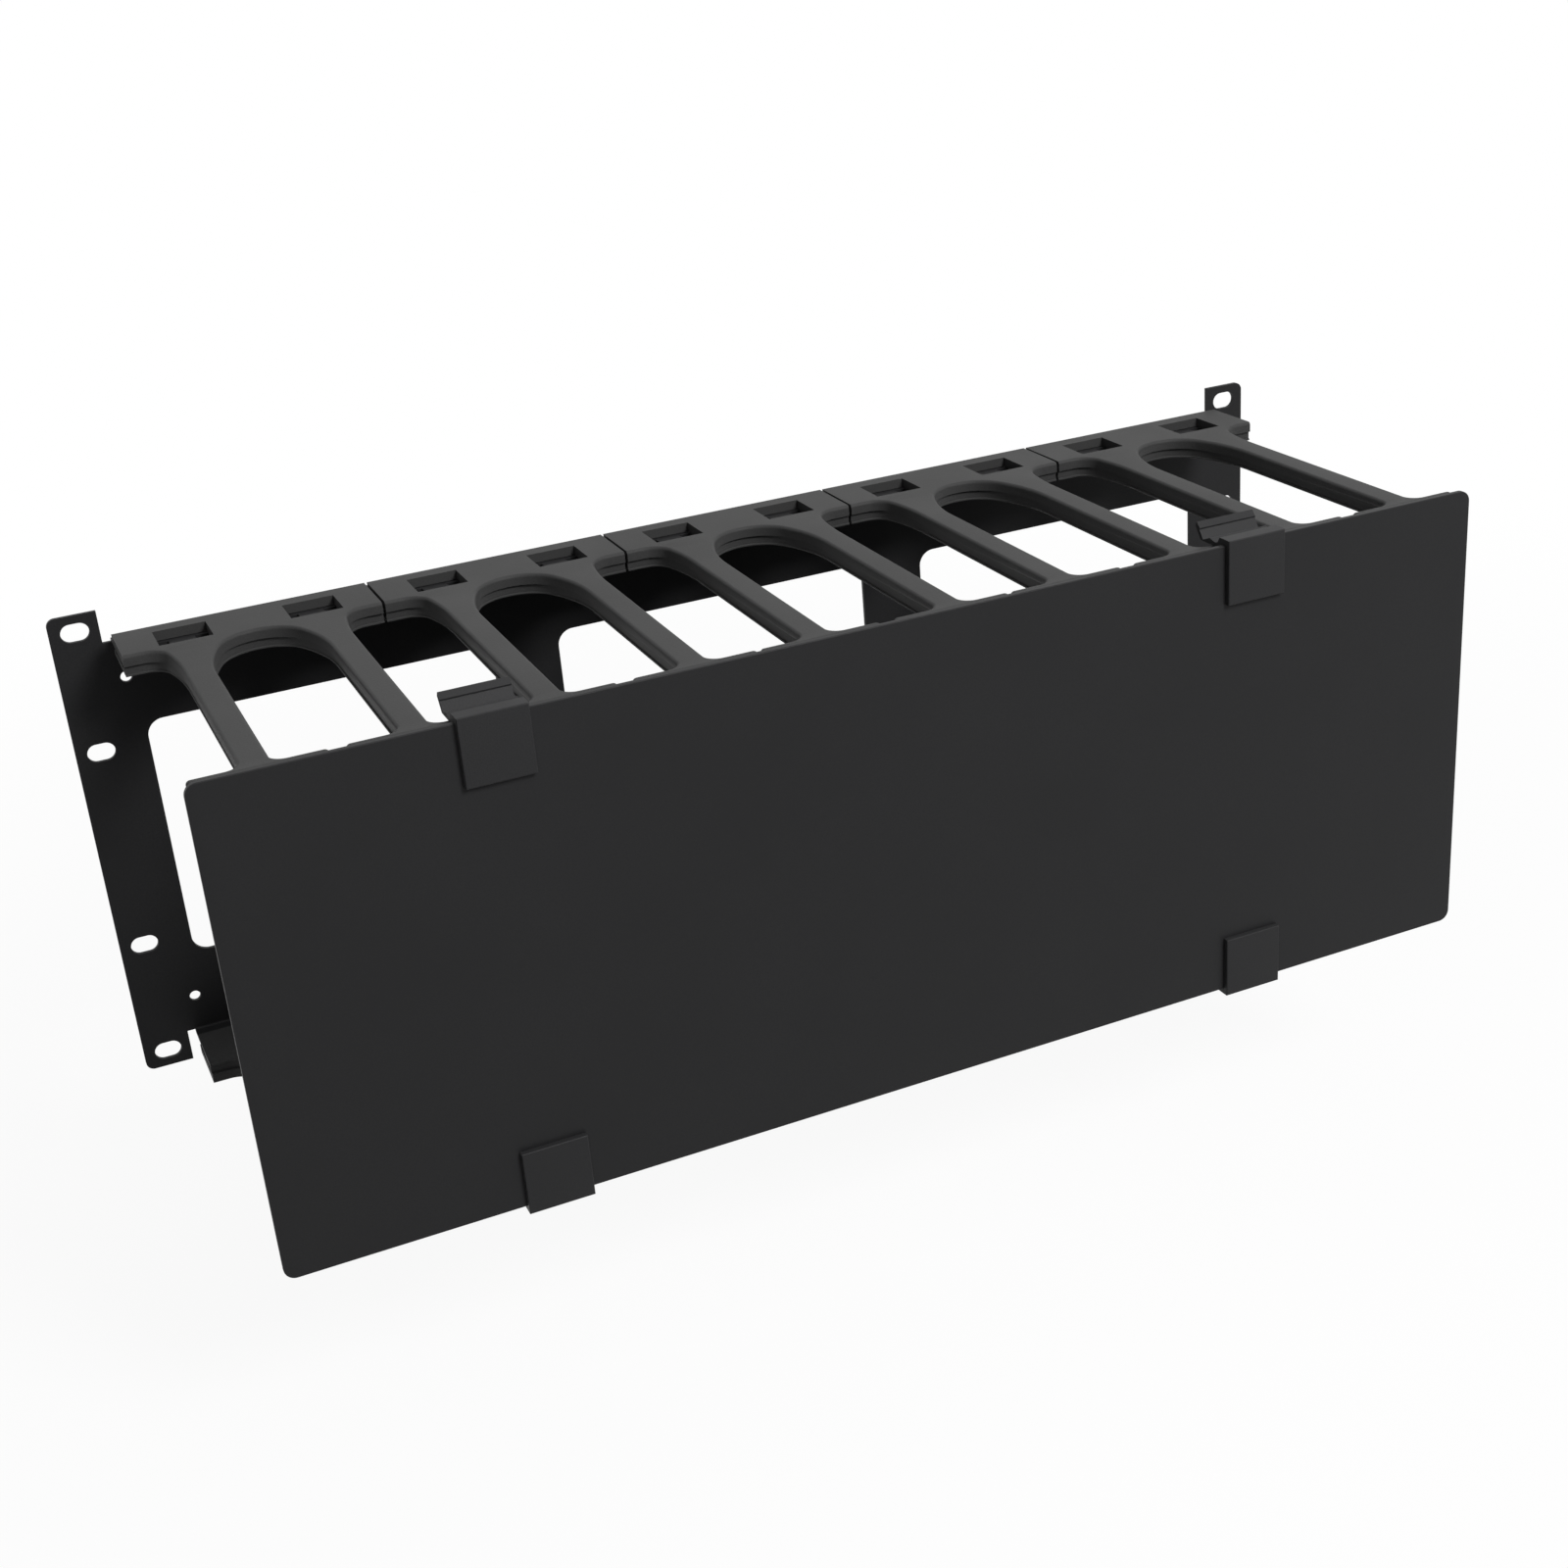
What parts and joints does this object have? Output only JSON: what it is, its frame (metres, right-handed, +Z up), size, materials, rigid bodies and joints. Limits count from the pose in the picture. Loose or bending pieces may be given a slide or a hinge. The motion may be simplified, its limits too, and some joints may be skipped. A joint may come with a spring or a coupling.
{
  "type": "horizontal cable manager",
  "caption": "Rack-mount horizontal cable manager: folded panel with cable cut-outs, rows of grooved T-ended fingers above and below, and a hinged flat front cover.",
  "frame": {"origin": "centre of the panel's rear face, midway between the rack slots", "axes": "+X along the panel to the right seen from the front, +Y into the rack, +Z up; the fingers and the cover are towards -Y"},
  "size_m": [0.4826, 0.1665, 0.1774],
  "materials": {
    "panel_steel": "black powder coat on folded steel sheet",
    "finger_plastic": "moulded in dark grey, fine matt texture",
    "cover_plastic": "smooth satin sheet, near black",
    "clip_plastic": "moulded in near black, fine matt texture"
  },
  "bodies": {
    "frame": {"rear_panel": "panel_steel", "upper_finger_module_1": "finger_plastic", "upper_finger_module_2": "finger_plastic", "upper_finger_module_3": "finger_plastic", "upper_finger_module_4": "finger_plastic", "upper_finger_module_5": "finger_plastic", "lower_finger_module_1": "finger_plastic", "lower_finger_module_2": "finger_plastic", "lower_finger_module_3": "finger_plastic", "lower_finger_module_4": "finger_plastic", "lower_finger_module_5": "finger_plastic"},
    "cover": {"front_cover": "cover_plastic", "upper_left_clip": "clip_plastic", "upper_right_clip": "clip_plastic", "lower_left_clip": "clip_plastic", "lower_right_clip": "clip_plastic"}
  },
  "joints": [
    {"name": "cover_hinge", "type": "hinge", "parent": "frame", "child": "cover", "pos_m": [0, -0.1564, -0.0809], "axis": [1, 0, 0], "range_deg": [0, 110]}
  ]
}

* [REQUIREMENT]
All of the data must be returned exactly.

* [OUTPUT OF THE EXERCISE]
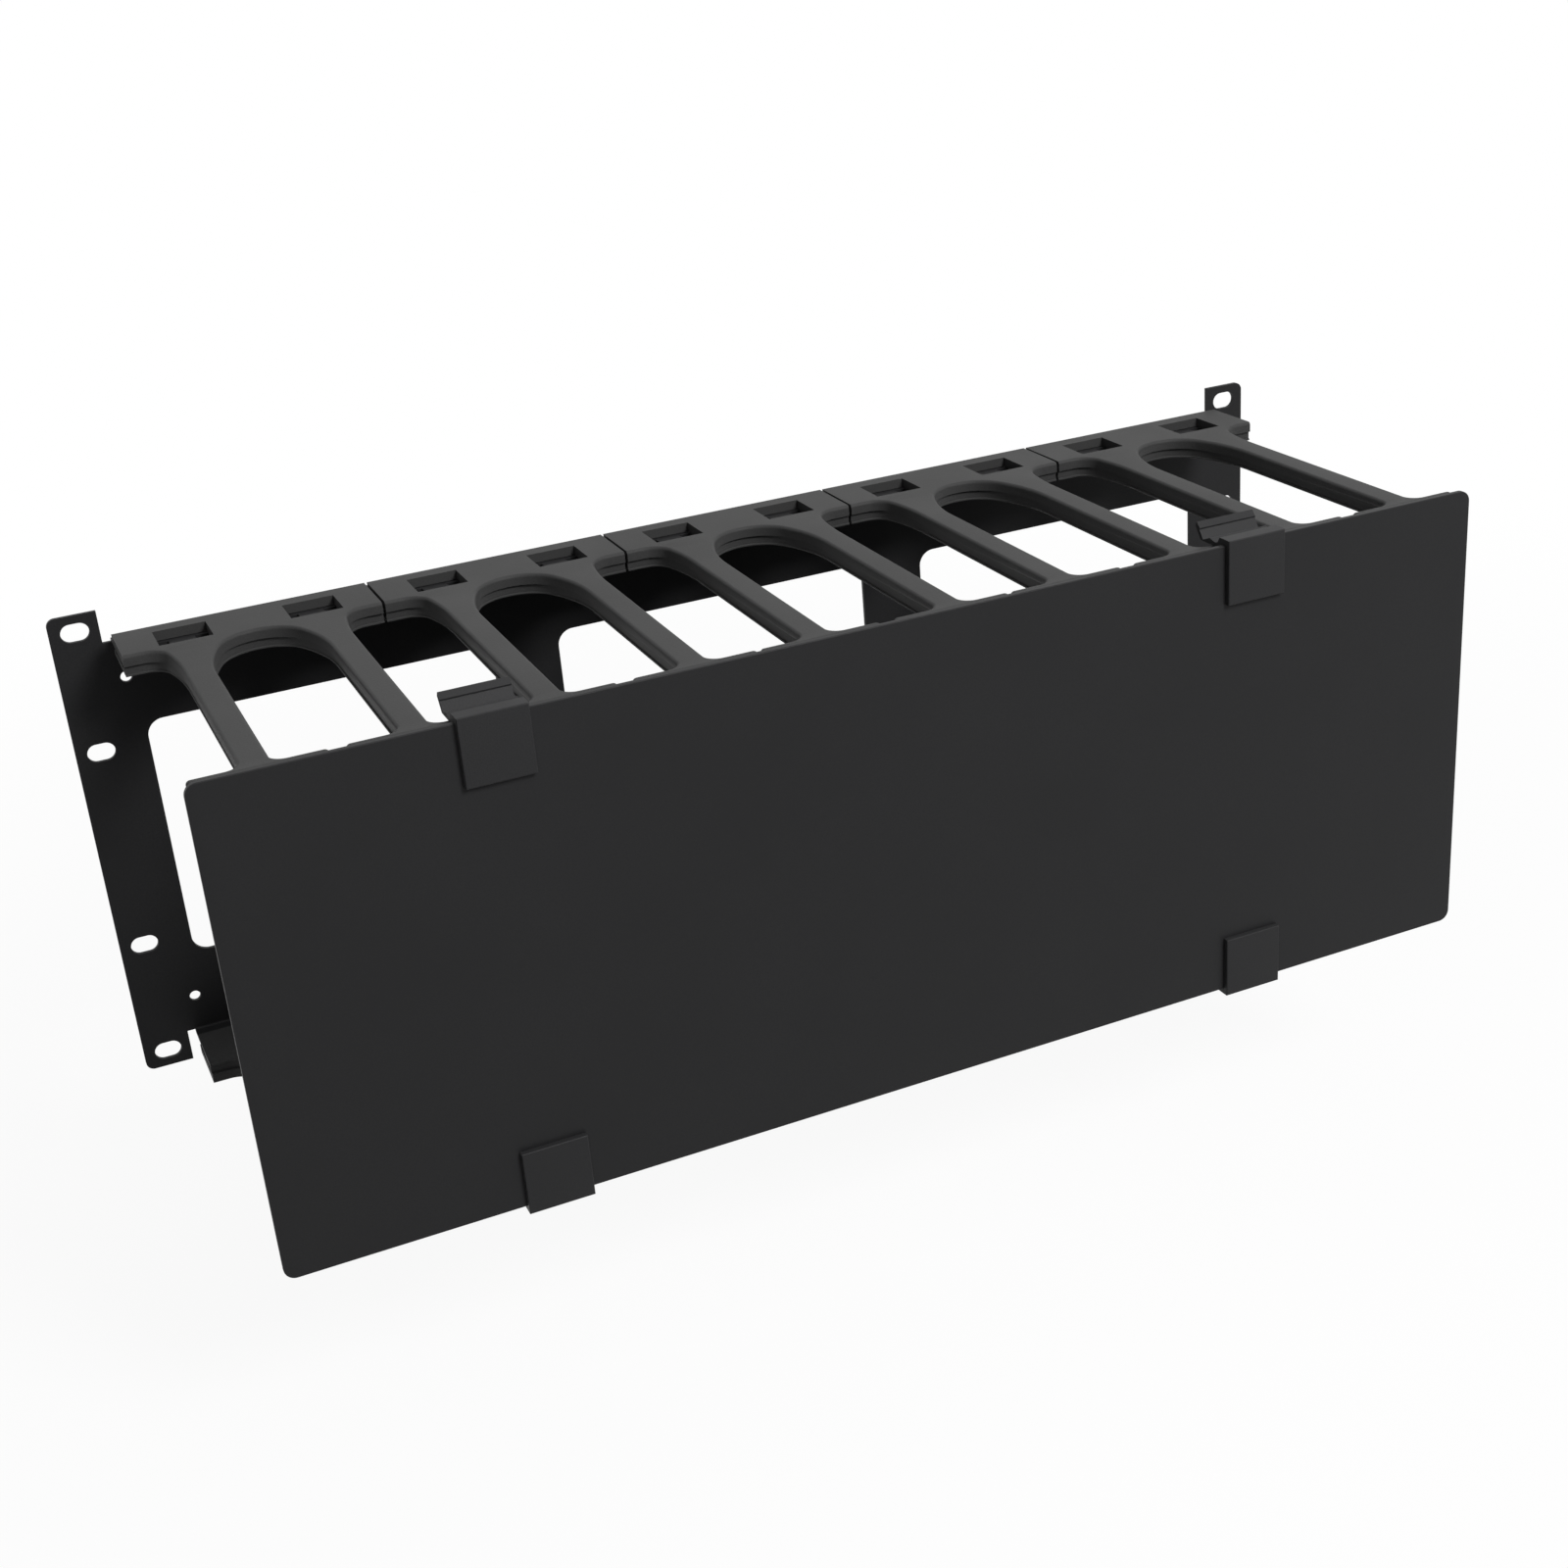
What parts and joints does this object have? Output only JSON: what it is, its frame (metres, right-handed, +Z up), size, materials, rigid bodies and joints. Limits count from the pose in the picture. Loose or bending pieces may be given a slide or a hinge. The motion may be simplified, its limits too, and some joints may be skipped. A joint may come with a spring or a coupling.
{
  "type": "horizontal cable manager",
  "caption": "Rack-mount horizontal cable manager: folded panel with cable cut-outs, rows of grooved T-ended fingers above and below, and a hinged flat front cover.",
  "frame": {"origin": "centre of the panel's rear face, midway between the rack slots", "axes": "+X along the panel to the right seen from the front, +Y into the rack, +Z up; the fingers and the cover are towards -Y"},
  "size_m": [0.4826, 0.1665, 0.1774],
  "materials": {
    "panel_steel": "black powder coat on folded steel sheet",
    "finger_plastic": "moulded in dark grey, fine matt texture",
    "cover_plastic": "smooth satin sheet, near black",
    "clip_plastic": "moulded in near black, fine matt texture"
  },
  "bodies": {
    "frame": {"rear_panel": "panel_steel", "upper_finger_module_1": "finger_plastic", "upper_finger_module_2": "finger_plastic", "upper_finger_module_3": "finger_plastic", "upper_finger_module_4": "finger_plastic", "upper_finger_module_5": "finger_plastic", "lower_finger_module_1": "finger_plastic", "lower_finger_module_2": "finger_plastic", "lower_finger_module_3": "finger_plastic", "lower_finger_module_4": "finger_plastic", "lower_finger_module_5": "finger_plastic"},
    "cover": {"front_cover": "cover_plastic", "upper_left_clip": "clip_plastic", "upper_right_clip": "clip_plastic", "lower_left_clip": "clip_plastic", "lower_right_clip": "clip_plastic"}
  },
  "joints": [
    {"name": "cover_hinge", "type": "hinge", "parent": "frame", "child": "cover", "pos_m": [0, -0.1564, -0.0809], "axis": [1, 0, 0], "range_deg": [0, 110]}
  ]
}